Coming soon
Run the line, anywhere
pks-agentics-runner
Drop one container where work should run; agents work locally, and your code stays home.

Rented runners mean rented control — and your code on someone else's ground.
When you run agentic assembly lines on a managed runner farm, you push your repo, secrets, and data into a cloud you don't control, and pay by the minute for compute you never own. The control plane and the compute are fused into one product you rent — so where the work runs, what it costs, and who sees the data is someone else's call. We split the two apart. The server coordinates; you run. Your code stays where it belongs.
Managed runner farms hold your compute hostage: you rent it, you don't control it, and you can't move it.
Repo and secrets travel out to a foreign cloud just to let the job run — a data egress you never chose.
Control plane and compute are bundled, so you can't run the work on-prem, on a laptop, or in a closed network.
Three commands. Then it's on the line.
Register the runner
`pks agentics runner register` enrolls a runner identity with the Agentics server for an owner and a project. Add labels to route which jobs land where — and it's authorized to clone the repo without prompting for credentials.
Start it
`pks agentics runner start` polls for tasks, clones the repo, runs the assembly-line stations through an Operator, streams OTLP telemetry back, and posts the results. One container that just does the work.
Scale with more containers
Need more capacity? Launch another container — on another machine, in another cloud, with your own CPU or GPU. Each new container joins the line on its own.
Tear it down
A cleanup command tears the ephemeral state back down when the job is done. No residue, no lingering bill — the container goes away as cleanly as it arrived.
What it does

Just a container
One self-contained container you drop wherever you want the work to run. No agent farm to rent, no sidecar, nothing else to install.

The server only coordinates
The Agentics server handles dispatch, sequencing, and gates — never your repo. The control plane holds the coordination; the compute is yours alone.

Runs anywhere
Your cloud, your server, your laptop, on-prem, or fully air-gapped. The runner assumes nothing about where it lives — it just joins the line.

Operator plus agent, locally
The runner runs the Operator and the agent — e.g.

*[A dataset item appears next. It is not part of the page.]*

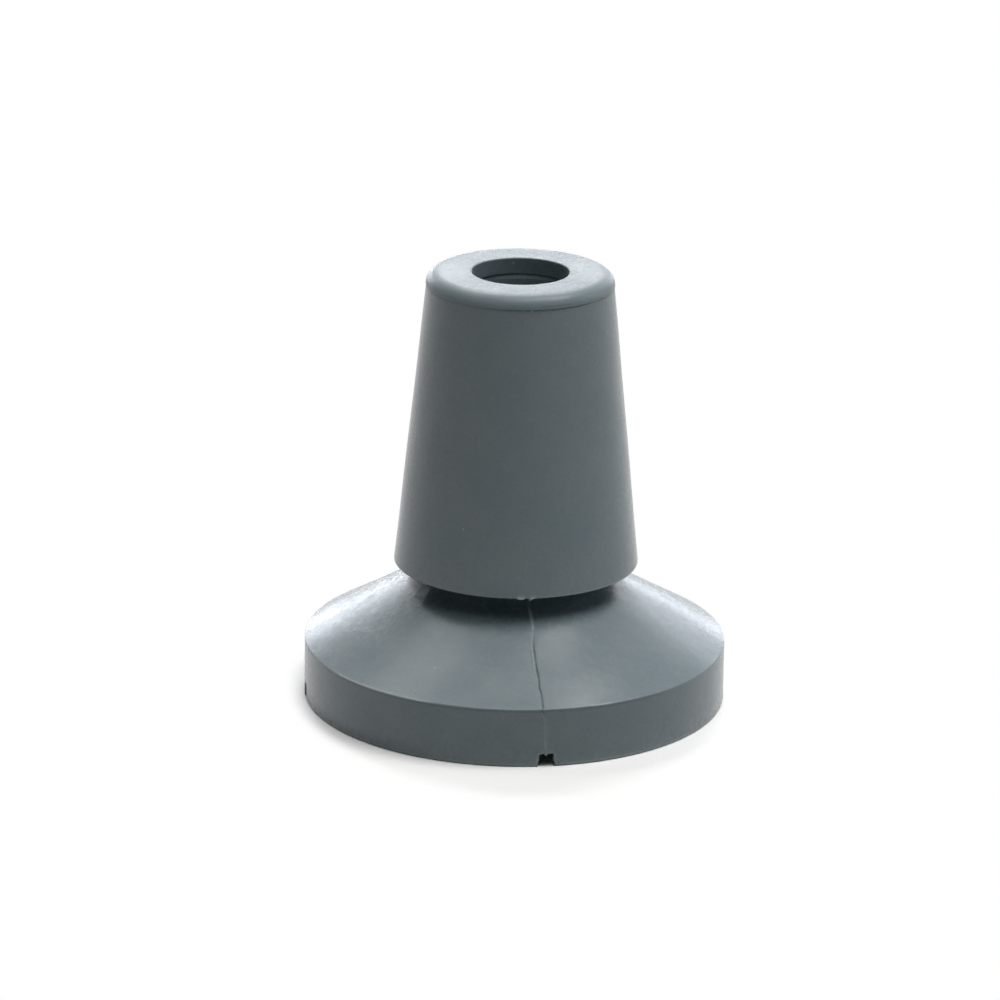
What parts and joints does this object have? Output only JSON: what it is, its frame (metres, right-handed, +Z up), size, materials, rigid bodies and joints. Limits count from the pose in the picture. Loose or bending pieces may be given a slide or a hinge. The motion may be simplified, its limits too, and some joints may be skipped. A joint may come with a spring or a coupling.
{
  "type": "cane tip",
  "caption": "Moulded rubber cane tip: a tapered socket with a blind bore for the shaft, a narrow neck under it, and a wide conical foot on a ringed tread with channels out through the rim.",
  "frame": {"origin": "middle of the ground face, at the bottom of the bounding box", "axes": "+Z up the bore and out of its mouth; the tread's channels run along X and Y"},
  "size_m": [0.0702, 0.0702, 0.0729],
  "materials": {
    "moulded_rubber": "satin, compression moulded, with a fine parting line"
  },
  "bodies": {
    "root": {"cane_tip": "moulded_rubber"}
  },
  "joints": []
}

Claude Code via vibecast — on your own hardware, executing each assembly-line station right where the data already is.

Your code never leaves your net
Repo and data stay inside your perimeter. The server only ever sees the coordination — no data egress you didn't choose yourself.

Telemetry you can follow
The runner streams OTLP telemetry back to the server throughout the run and posts the conclusions, so you watch every station live — without handing over the data.
We split control plane and compute on purpose. The server coordinates the work; your container does it. Where it runs and what it costs is your call — not a vendor's.
The runner is one self-contained container and a simple protocol to the server. Nothing managed, nothing to glue together — drop it on a machine and it's on the line.
It runs everywhere because it assumes nothing about its surroundings: cloud, server, laptop, on-prem, or a closed network. Scaling is just more containers on your own CPU or GPU.
It's the living form of "runs everywhere, fully owned". No rented runner farm, no egress you didn't choose — only the work you set in motion, on the machine you picked yourself.
Composes with
The server coordinates. The compute is yours.
pks-agentics-runner is the Runner role of the assembly-line protocol. The Agentics server owns the sequencing, the gates, and the dispatch — but never your code. The runner pulls the task, clones the repo, runs the stations through an Operator, and streams telemetry back. To scale, you launch more containers. Nothing else to install.